- _Written exercise_
It is required that all of the data be written out exactly.

-- Start --

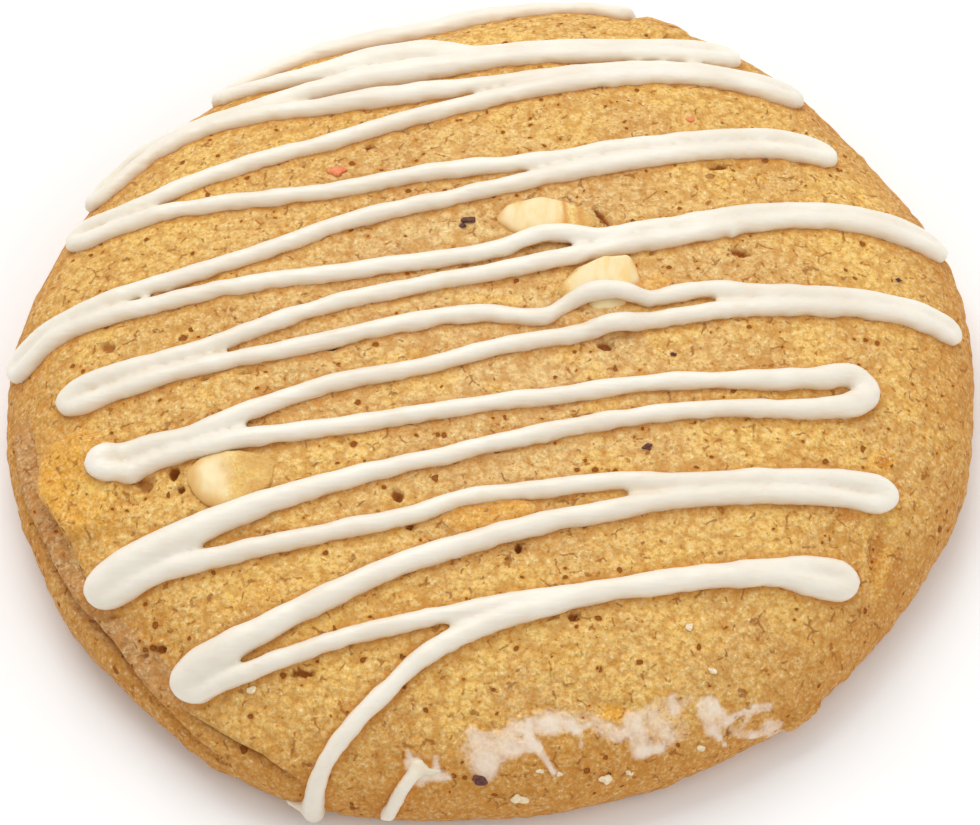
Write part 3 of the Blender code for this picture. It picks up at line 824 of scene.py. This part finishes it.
def curve(places):
    """Smooth curve through places, as many close places."""
    levels = (((0, 1), (1, 2), (2, 3)), ((0, 2), (1, 3)), ((1, 2),))
    knots = [2 * places[0] - places[1], *places, 2 * places[-1] - places[-2]]
    found = []
    for start in range(len(places) - 1):
        window = knots[start:start + 4]
        leaps = [np.linalg.norm(after - before) ** 0.5 for before, after in zip(window, window[1:])]
        times = np.cumsum([0.0, *leaps])
        for time in np.linspace(times[1], times[2], CURVE_SAMPLES, endpoint=False):
            row = window
            for spans in levels:
                row = blend_row(row, times, time, spans)
            found.append(row[0])
    found.append(places[-1])
    return np.array(found)


def spaced(places, step):
    """Places about a step apart along a curve through the given ones, closer where it bends."""
    dense = curve([np.array(place) for place in places])
    leaps = np.diff(dense, axis=0)
    bends = np.diff(np.unwrap(np.arctan2(leaps[:, 1], leaps[:, 0])), prepend=0.0)
    bends[0] = 0.0
    gone = np.append(0.0, np.cumsum(np.linalg.norm(leaps, axis=1) + BEND_EFFORT * np.abs(bends)))
    count = max(2, round(gone[-1] / step) + 1)
    stops = np.linspace(0.0, gone[-1], count)
    return np.interp(stops, gone, dense[:, 0]), np.interp(stops, gone, dense[:, 1])


def hop(x, y):
    """How far a strand is lifted at a place by the chunk under it."""
    total = np.zeros_like(x)
    for hop_x, hop_y, reach, height in HOPS:
        distance = np.hypot(x - hop_x, y - hop_y)
        total = total + height * (1 - smooth_step(*HOP_FADE, distance / reach))
    return total


def strand_radius(x, y, leftward):
    """Radius of the icing at places, fuller on the way to the near left turns."""
    near = smooth_step(*SWELL_NEAR, y)
    swelling = np.where(leftward, LEFTWARD_SWELL, RIGHTWARD_SWELL) * near * smooth_step(*SWELL_LEFT, x)
    fuller = np.where(leftward, NEAR_SWELL, 0.0) * smooth_step(*NEAR_SWELL_AT, y)
    radius = STRAND_RADIUS + swelling + fuller
    for swell_x, swell_y, reach, extra in SWELLS:
        distance = np.hypot(x - swell_x, y - swell_y) / reach
        radius = radius + extra * (1 - smooth_step(*SWELLS_FADE, distance))
    return np.maximum(radius, STRAND_RADIUS)


def tube(places, seed, radius=None, lift=0.0):
    """Points and faces of a strand laid on the skin, with round ends."""
    x, y = spaced(places, STRAND_STEP)
    flat = np.stack([x, y, np.zeros_like(x)], -1)
    wander_size, wander = STRAND_WANDER
    pulse_size, pulse = STRAND_PULSE
    y = y + wander * rough(flat, wander_size, 60 + seed)
    if radius is None:
        radius = evened(strand_radius(x, y, np.gradient(x) < 0), RADIUS_EVENING)
    radius = radius * (1 + pulse * rough(flat, pulse_size, 80 + seed))
    centre = skin(x, y, STRAND_SINK * radius + lift + hop(x, y))
    ahead = np.gradient(centre, axis=0)
    ahead /= np.linalg.norm(ahead, axis=1, keepdims=True)
    across = np.cross(ahead, outward(x, y))
    across /= np.linalg.norm(across, axis=1, keepdims=True)
    up = np.cross(across, ahead)
    turn = (np.arange(STRAND_SIDES) + 0.5) * 2 * np.pi / STRAND_SIDES
    rings = [
        c + r * (np.cos(turn)[:, None] * a + np.sin(turn)[:, None] * u)
        for c, r, a, u in zip(centre, radius, across, up)
    ]
    faces = []
    for ring in range(len(rings) - 1):
        for side in range(STRAND_SIDES):
            here = ring * STRAND_SIDES + side
            beside = ring * STRAND_SIDES + (side + 1) % STRAND_SIDES
            faces.append((here, beside, beside + STRAND_SIDES, here + STRAND_SIDES))
    last = (len(rings) - 1) * STRAND_SIDES
    faces.append(tuple(reversed(range(STRAND_SIDES))))
    faces.append(tuple(range(last, last + STRAND_SIDES)))
    return np.concatenate(rings), faces


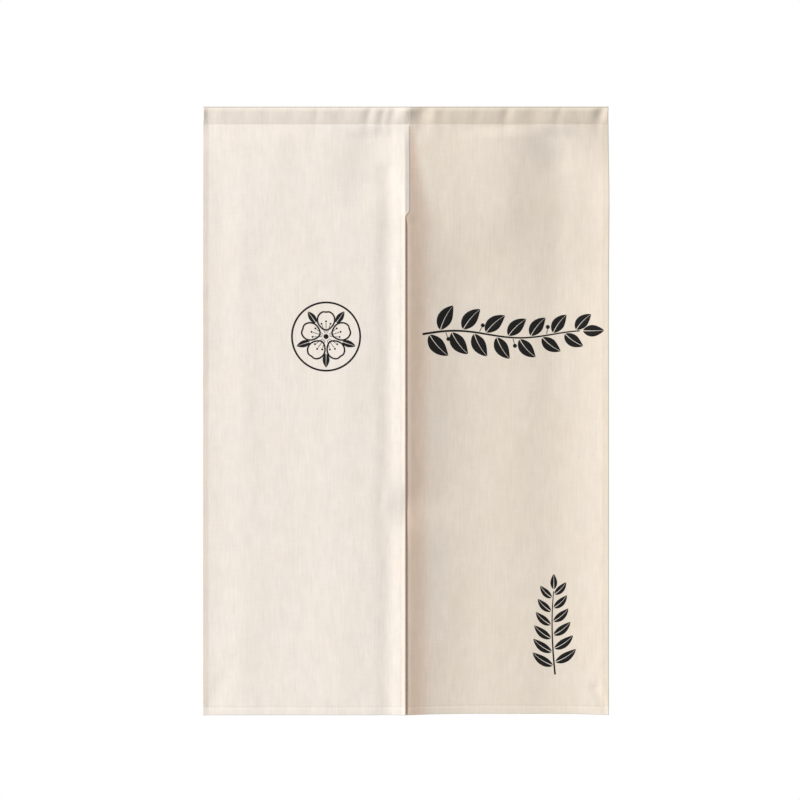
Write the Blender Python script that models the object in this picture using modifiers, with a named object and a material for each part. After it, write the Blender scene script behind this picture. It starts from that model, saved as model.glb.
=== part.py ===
"""A two-panel cotton and linen door curtain: two cloths that hang side by side from a rod pocket
along their top edge, sewn to each other for the first stretch and open below as a slit.

Metres, +Z up. The origin is the middle of the top edge, X runs to the right and the face of the
curtain looks along -Y. A drop is a distance below the top edge, and forward means towards -Y.
"""

import bmesh
import bpy
import numpy as np

# Outline of the finished curtain
HALF_WIDTH = 0.400
HEIGHT = 1.200
POCKET_DROP = 0.035
POCKET_RADIUS = 0.0055
SLIT_HEAD = 0.212

# Cloth, hems and sewn edges
CLOTH = 0.0012
HEM = 0.0026
SIDE_HEM = 0.012
BOTTOM_HEM = 0.016
HEM_STEP = 0.0006
SEWN_HALF = 0.0014
GAP = 0.0003
JOIN_GAP = 0.0006

# The middle, where the left cloth laps over the right one and stands forward as a crest
TUCK = 0.012
LAP = 0.0034
CREST_X = -0.002
SEAM_X = 0.0075
STAND = 0.0050
STAND_REACH = 0.090
TOP_CREST = 0.0012
CREST = 0.0030
CREST_REACH = 0.050
LEFT_FACET = 0.028
ROLL = 0.0015
SLIT_STEP = 0.010

# The crest is pressed flat at one place, low on the slit, and falls back there
DENT_DROP = 0.794
DENT_REACH = 0.033
DENT_WIDTH = 0.064
DENT = 0.0042

# How the right cloth falls back from the slit, further down the cloth, and how far it reaches
BACK = 0.0128
BACK_DROP = 0.295
TOP_REACH = 0.026
REACH = 0.145
MEET_REACH = 0.009
CREASE_START = 0.030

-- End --

- _The reply_
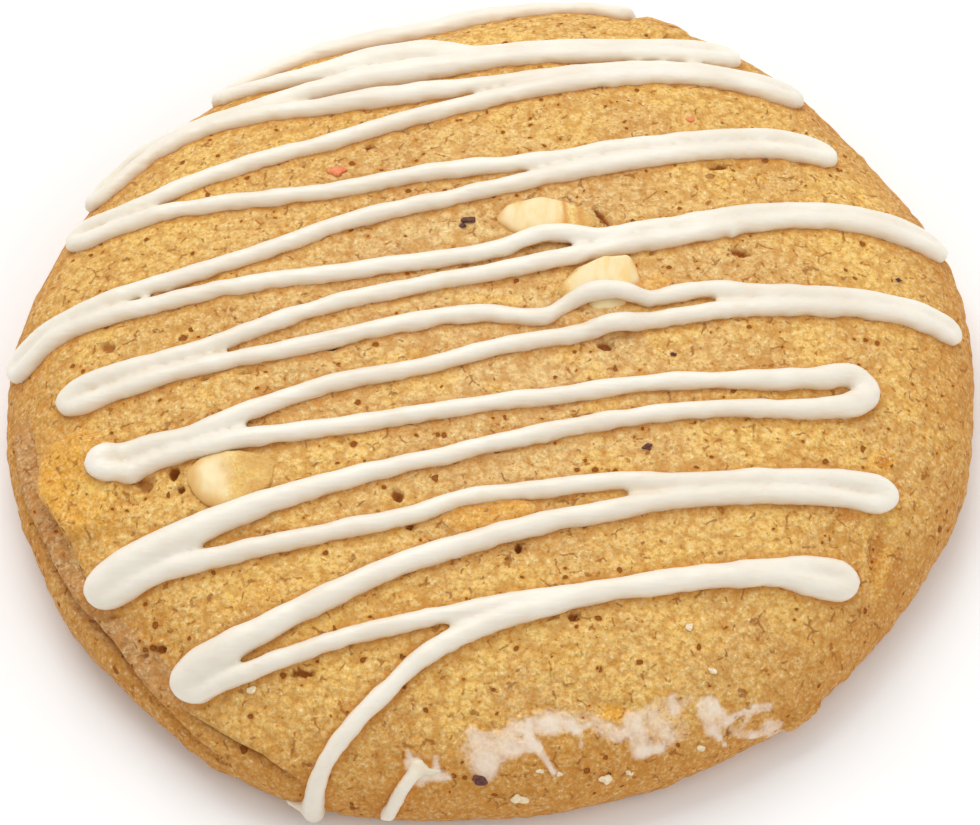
Write part 3 of the Blender code for this picture. It picks up at line 824 of scene.py. This part finishes it.
def curve(places):
    """Smooth curve through places, as many close places."""
    levels = (((0, 1), (1, 2), (2, 3)), ((0, 2), (1, 3)), ((1, 2),))
    knots = [2 * places[0] - places[1], *places, 2 * places[-1] - places[-2]]
    found = []
    for start in range(len(places) - 1):
        window = knots[start:start + 4]
        leaps = [np.linalg.norm(after - before) ** 0.5 for before, after in zip(window, window[1:])]
        times = np.cumsum([0.0, *leaps])
        for time in np.linspace(times[1], times[2], CURVE_SAMPLES, endpoint=False):
            row = window
            for spans in levels:
                row = blend_row(row, times, time, spans)
            found.append(row[0])
    found.append(places[-1])
    return np.array(found)


def spaced(places, step):
    """Places about a step apart along a curve through the given ones, closer where it bends."""
    dense = curve([np.array(place) for place in places])
    leaps = np.diff(dense, axis=0)
    bends = np.diff(np.unwrap(np.arctan2(leaps[:, 1], leaps[:, 0])), prepend=0.0)
    bends[0] = 0.0
    gone = np.append(0.0, np.cumsum(np.linalg.norm(leaps, axis=1) + BEND_EFFORT * np.abs(bends)))
    count = max(2, round(gone[-1] / step) + 1)
    stops = np.linspace(0.0, gone[-1], count)
    return np.interp(stops, gone, dense[:, 0]), np.interp(stops, gone, dense[:, 1])


def hop(x, y):
    """How far a strand is lifted at a place by the chunk under it."""
    total = np.zeros_like(x)
    for hop_x, hop_y, reach, height in HOPS:
        distance = np.hypot(x - hop_x, y - hop_y)
        total = total + height * (1 - smooth_step(*HOP_FADE, distance / reach))
    return total


def strand_radius(x, y, leftward):
    """Radius of the icing at places, fuller on the way to the near left turns."""
    near = smooth_step(*SWELL_NEAR, y)
    swelling = np.where(leftward, LEFTWARD_SWELL, RIGHTWARD_SWELL) * near * smooth_step(*SWELL_LEFT, x)
    fuller = np.where(leftward, NEAR_SWELL, 0.0) * smooth_step(*NEAR_SWELL_AT, y)
    radius = STRAND_RADIUS + swelling + fuller
    for swell_x, swell_y, reach, extra in SWELLS:
        distance = np.hypot(x - swell_x, y - swell_y) / reach
        radius = radius + extra * (1 - smooth_step(*SWELLS_FADE, distance))
    return np.maximum(radius, STRAND_RADIUS)


def tube(places, seed, radius=None, lift=0.0):
    """Points and faces of a strand laid on the skin, with round ends."""
    x, y = spaced(places, STRAND_STEP)
    flat = np.stack([x, y, np.zeros_like(x)], -1)
    wander_size, wander = STRAND_WANDER
    pulse_size, pulse = STRAND_PULSE
    y = y + wander * rough(flat, wander_size, 60 + seed)
    if radius is None:
        radius = evened(strand_radius(x, y, np.gradient(x) < 0), RADIUS_EVENING)
    radius = radius * (1 + pulse * rough(flat, pulse_size, 80 + seed))
    centre = skin(x, y, STRAND_SINK * radius + lift + hop(x, y))
    ahead = np.gradient(centre, axis=0)
    ahead /= np.linalg.norm(ahead, axis=1, keepdims=True)
    across = np.cross(ahead, outward(x, y))
    across /= np.linalg.norm(across, axis=1, keepdims=True)
    up = np.cross(across, ahead)
    turn = (np.arange(STRAND_SIDES) + 0.5) * 2 * np.pi / STRAND_SIDES
    rings = [
        c + r * (np.cos(turn)[:, None] * a + np.sin(turn)[:, None] * u)
        for c, r, a, u in zip(centre, radius, across, up)
    ]
    faces = []
    for ring in range(len(rings) - 1):
        for side in range(STRAND_SIDES):
            here = ring * STRAND_SIDES + side
            beside = ring * STRAND_SIDES + (side + 1) % STRAND_SIDES
            faces.append((here, beside, beside + STRAND_SIDES, here + STRAND_SIDES))
    last = (len(rings) - 1) * STRAND_SIDES
    faces.append(tuple(reversed(range(STRAND_SIDES))))
    faces.append(tuple(range(last, last + STRAND_SIDES)))
    return np.concatenate(rings), faces


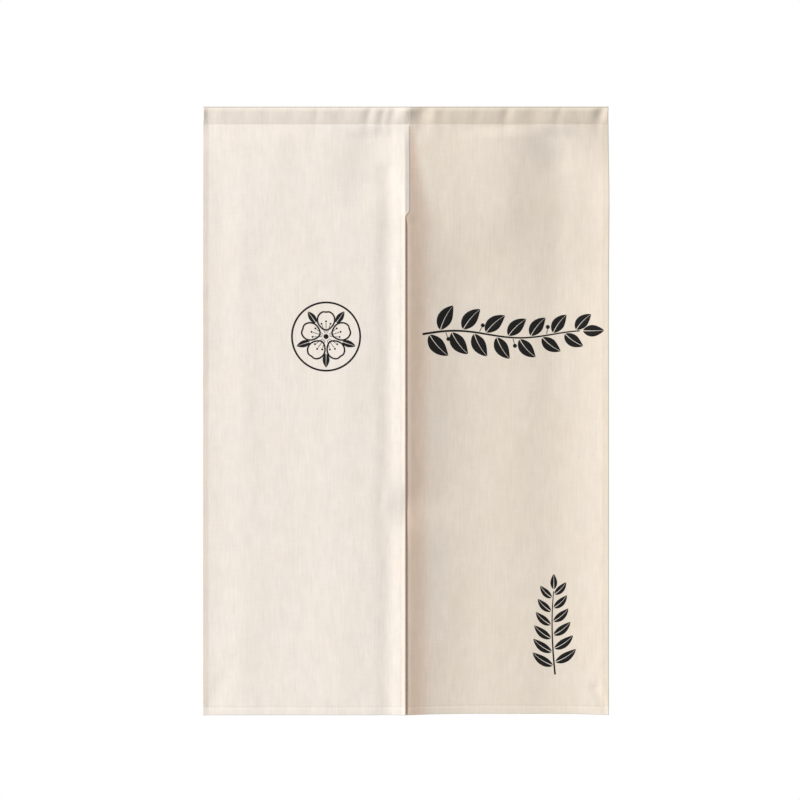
Write the Blender Python script that models the object in this picture using modifiers, with a named object and a material for each part. After it, write the Blender scene script behind this picture. It starts from that model, saved as model.glb.
=== part.py ===
"""A two-panel cotton and linen door curtain: two cloths that hang side by side from a rod pocket
along their top edge, sewn to each other for the first stretch and open below as a slit.

Metres, +Z up. The origin is the middle of the top edge, X runs to the right and the face of the
curtain looks along -Y. A drop is a distance below the top edge, and forward means towards -Y.
"""

import bmesh
import bpy
import numpy as np

# Outline of the finished curtain
HALF_WIDTH = 0.400
HEIGHT = 1.200
POCKET_DROP = 0.035
POCKET_RADIUS = 0.0055
SLIT_HEAD = 0.212

# Cloth, hems and sewn edges
CLOTH = 0.0012
HEM = 0.0026
SIDE_HEM = 0.012
BOTTOM_HEM = 0.016
HEM_STEP = 0.0006
SEWN_HALF = 0.0014
GAP = 0.0003
JOIN_GAP = 0.0006

# The middle, where the left cloth laps over the right one and stands forward as a crest
TUCK = 0.012
LAP = 0.0034
CREST_X = -0.002
SEAM_X = 0.0075
STAND = 0.0050
STAND_REACH = 0.090
TOP_CREST = 0.0012
CREST = 0.0030
CREST_REACH = 0.050
LEFT_FACET = 0.028
ROLL = 0.0015
SLIT_STEP = 0.010

# The crest is pressed flat at one place, low on the slit, and falls back there
DENT_DROP = 0.794
DENT_REACH = 0.033
DENT_WIDTH = 0.064
DENT = 0.0042

# How the right cloth falls back from the slit, further down the cloth, and how far it reaches
BACK = 0.0128
BACK_DROP = 0.295
TOP_REACH = 0.026
REACH = 0.145
MEET_REACH = 0.009
CREASE_START = 0.030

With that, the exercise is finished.